1a. renewed attention to or interest in something
1b. a new presentation or publication of something old
1c. a period of renewed religious interest OR an often highly emotional evangelistic meeting or series of meetings
–“Revival.” Merriam-Webster.com Dictionary, Merriam-Webster, https://www.merriam-webster.com/dictionary/revival. Accessed 13 Dec. 2021.
In winter 2020 and the end of 2019, many Christians were excited. There was a big game coming up. The Kansas City Chiefs were slated to play against the San Francisco 49ers in the Super Bowl. Multiple church leaders had prophesied that the Kansas City Chiefs would win the game and that their victory would be a sign that an end times revival is on the way.
Anyone who was brought up like me, where the Pentecostals and the Evangelicals and the Nondenominationals somehow intersect, knows about revival. Your church has probably been praying for revival for years.
I was taught that revival would be this huge spiritual awakening–The Fourth Great Awakening–when the Holy Spirit sweeps through America, changing people’s hearts, lives, and behaviors and changing American culture as a whole. Ideally, people would be convicted of their sin and turn to seek the Lord with their whole hearts. It would be a movement of awakening, repentance, and transformation.

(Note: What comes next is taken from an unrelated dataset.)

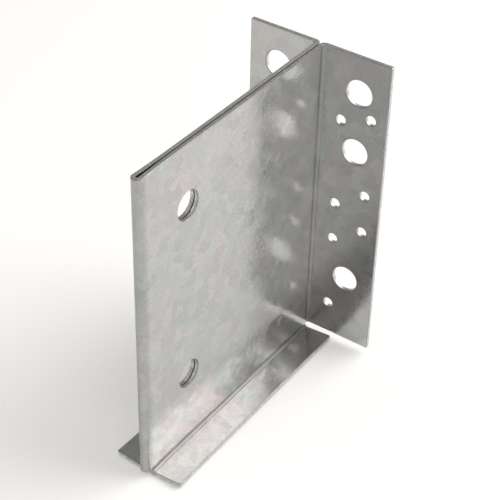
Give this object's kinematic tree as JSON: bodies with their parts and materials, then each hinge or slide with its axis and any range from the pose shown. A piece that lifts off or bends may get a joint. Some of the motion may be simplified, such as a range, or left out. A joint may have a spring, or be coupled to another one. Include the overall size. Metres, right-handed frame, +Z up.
{
  "type": "joist hanger",
  "caption": "Concealed T-shaped joist hanger folded from one galvanised steel sheet, with a drilled header, a doubled web and a turned-out seat.",
  "frame": {"origin": "centre of the part's plan, at the level of its underside", "axes": "+Z up, +Y towards the header, which bears on the carrying beam, +X to the right across the header"},
  "size_m": [0.072, 0.1294, 0.1589],
  "materials": {
    "galvanised_steel": "hot-dip galvanised, mottled spangle, semi-gloss"
  },
  "bodies": {
    "root": {"hanger": "galvanised_steel"}
  },
  "joints": []
}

Signs and wonders would be ever present.
It didn’t happen.
At least not in that way.
I have always been someone who believed that God would answer my prayers in whichever way They chose to. In this context, this means that if God chose to bring revival and a move of Their Spirit, They will do it Their way.
While I can’t say for sure whether or not a traditional revival has taken place, I can say that another movement is taking place: that of deconstruction.

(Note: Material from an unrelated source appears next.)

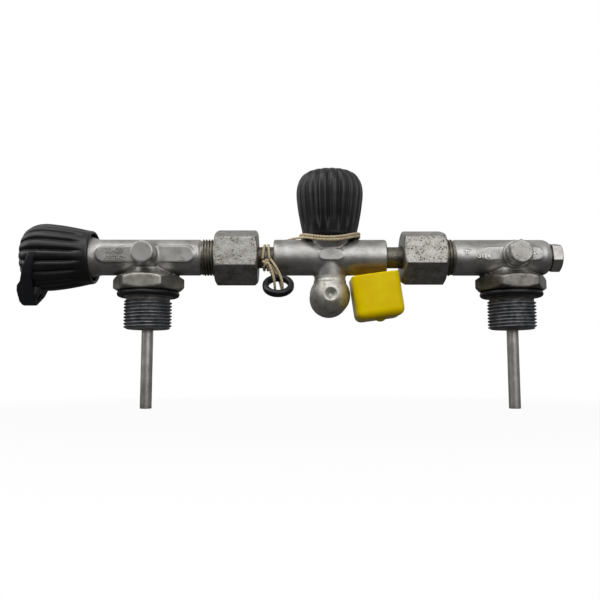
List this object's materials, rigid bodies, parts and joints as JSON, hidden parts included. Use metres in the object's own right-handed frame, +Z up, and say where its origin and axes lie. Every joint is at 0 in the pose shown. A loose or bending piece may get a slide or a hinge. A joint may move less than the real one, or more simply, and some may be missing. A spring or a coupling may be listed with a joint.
{
  "type": "scuba crossover manifold",
  "caption": "Scuba cylinder crossover manifold: a knob valve feeds a yoke outlet and a lever works the spring reserve in the left post; with a lanyard pull ring and an outlet dust cap.",
  "frame": {"origin": "on the left tank thread's axis, at the top of its uppermost full crest", "axes": "+X along the crossbar from the reserve post to the plain post, +Y towards the outlet's O-ring face, +Z up towards the valve knob"},
  "size_m": [0.3016, 0.0407, 0.1336],
  "materials": {
    "forged_body": "satin worn plating over forged brass",
    "plated_fittings": "worn plating, slightly pitted",
    "worn_tube": "dull plating with brown patina",
    "inner_brass": "machined",
    "spring_steel": "drawn wire",
    "copper": "soft copper sheet",
    "knob_rubber": "moulded, ribbed, satin",
    "seal_rubber": "moulded, smooth",
    "seat_plastic": "turned from rod",
    "lever_plastic": "moulded, worn satin",
    "cord": "twisted cotton",
    "yellow_vinyl": "dipped, glossy"
  },
  "bodies": {
    "manifold": {"reserve_post_body": "forged_body", "left_neck_oring": "seal_rubber", "left_dip_tube": "plated_fittings", "reserve_bonnet": "plated_fittings", "reserve_bonnet_gasket": "copper", "reserve_stem_oring": "seal_rubber", "reserve_stem_washer": "seat_plastic", "reserve_spring": "spring_steel", "reserve_spring_retainer": "inner_brass", "left_union_nut": "plated_fittings", "left_crossover_tube": "worn_tube", "left_union_oring": "seal_rubber", "right_union_nut": "plated_fittings", "right_crossover_tube": "worn_tube", "right_union_oring": "seal_rubber", "valve_body": "forged_body", "valve_bonnet": "plated_fittings", "bonnet_gasket": "copper", "stem_oring": "seal_rubber", "stem_washer": "seat_plastic", "outlet_oring": "seal_rubber", "right_post_body": "forged_body", "right_neck_oring": "seal_rubber", "right_dip_tube": "plated_fittings", "end_plug": "plated_fittings", "end_plug_gasket": "copper", "burst_plug": "plated_fittings", "burst_disc": "copper", "burst_gasket": "copper", "neck_cord": "cord", "lanyard_wraps": "cord", "lanyard_knot": "cord"},
    "valve_handle": {"valve_knob": "knob_rubber", "valve_knob_hub": "inner_brass", "valve_stem": "inner_brass", "valve_knob_spring": "spring_steel", "valve_knob_nut": "inner_brass"},
    "valve_seat": {"seat_spindle": "inner_brass", "seat_disc": "seat_plastic"},
    "reserve_handle": {"reserve_knob": "knob_rubber", "reserve_knob_hub": "inner_brass", "reserve_lever": "lever_plastic", "reserve_knob_washer": "spring_steel", "reserve_knob_nut": "inner_brass", "reserve_stem": "inner_brass"},
    "reserve_valve": {"reserve_push_rod": "inner_brass", "reserve_poppet": "inner_brass", "reserve_seat_disc": "seat_plastic"},
    "hanging_ring": {"lanyard_cord": "cord", "pull_ring": "seal_rubber"},
    "hanging_cap": {"cap_cord": "cord", "dust_cap": "yellow_vinyl"}
  },
  "joints": [
    {"name": "valve_knob_turn", "type": "hinge", "parent": "manifold", "child": "valve_handle", "pos_m": [0.1016, 0, 0.0244], "axis": [0, 0, 1], "range_deg": [0, 900]},
    {"name": "seat_lift", "type": "slide", "parent": "valve_handle", "child": "valve_seat", "axis": [0, 0, 1], "range_m": [0, 0.00313]},
    {"name": "reserve_lever_turn", "type": "hinge", "parent": "manifold", "child": "reserve_handle", "pos_m": [-0.06, 0, 0.0244], "axis": [-1, 0, 0], "range_deg": [0, 90]},
    {"name": "reserve_poppet_slide", "type": "slide", "parent": "manifold", "child": "reserve_valve", "axis": [-1, 0, 0], "range_m": [0, 0.00151], "deforming": ["reserve_spring"]},
    {"name": "pull_ring_swing", "type": "hinge", "parent": "manifold", "child": "hanging_ring", "pos_m": [0.0659, -0.009, 0.0202], "axis": [-1, 0, 0], "range_deg": [-3, 30]},
    {"name": "cap_swing", "type": "hinge", "parent": "manifold", "child": "hanging_cap", "pos_m": [0.11235, 0.0135, 0.03277], "axis": [1, 0, 0], "range_deg": [-8, 20]}
  ],
  "couplings": [
    {"joint": "seat_lift", "follows": "valve_knob_turn", "m_per_rad": 0.00019894},
    {"joint": "reserve_poppet_slide", "follows": "reserve_lever_turn", "m_per_rad": 0.00095493}
  ]
}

Deconstruction is happening in places where American Christianity has become entangled with politics and culture wars. Where the Lord’s name has been used to advance particular motives. Where a mythic narrative of a great nation is more important than an honest one.
Many young people are seeing these inconsistencies and distancing themselves from the church as an institution, whether permanently or only for a while. One social media account (@thenewevangelicals on Instagram) brings to light all of the ways that Christianity in the United States has become less about Jesus and more about….America. Anything that threatens that gospel is seen as sinful.
Hence why Critical Race Theory, something that children don’t learn in school, is considered problematic. Or why mandates to wear masks during a pandemic are seen as infringements on personal freedom. America has always been about personal freedom. And they’ve always been the hero of the story, fighting for democracy around the world. So God forbid anyone teaches that they’re the bad guys.
In the midst of this, I still wonder if deconstruction is one step on the road to revival.
If revival is supposed to be a movement of repentance and transformation, perhaps it could be. But I think it will start when there is a recognition that corporate/communal sin exists and that it is just as problematic as personal sin. The same ways we can easily recognizing adultery or theft or murder as sins should be how we begin to recognize prejudice and idolatry (nationalism, political party, etc.) as cultural or generational sins that need to be repented of as hindrances to the fullness of a move of the Spirit.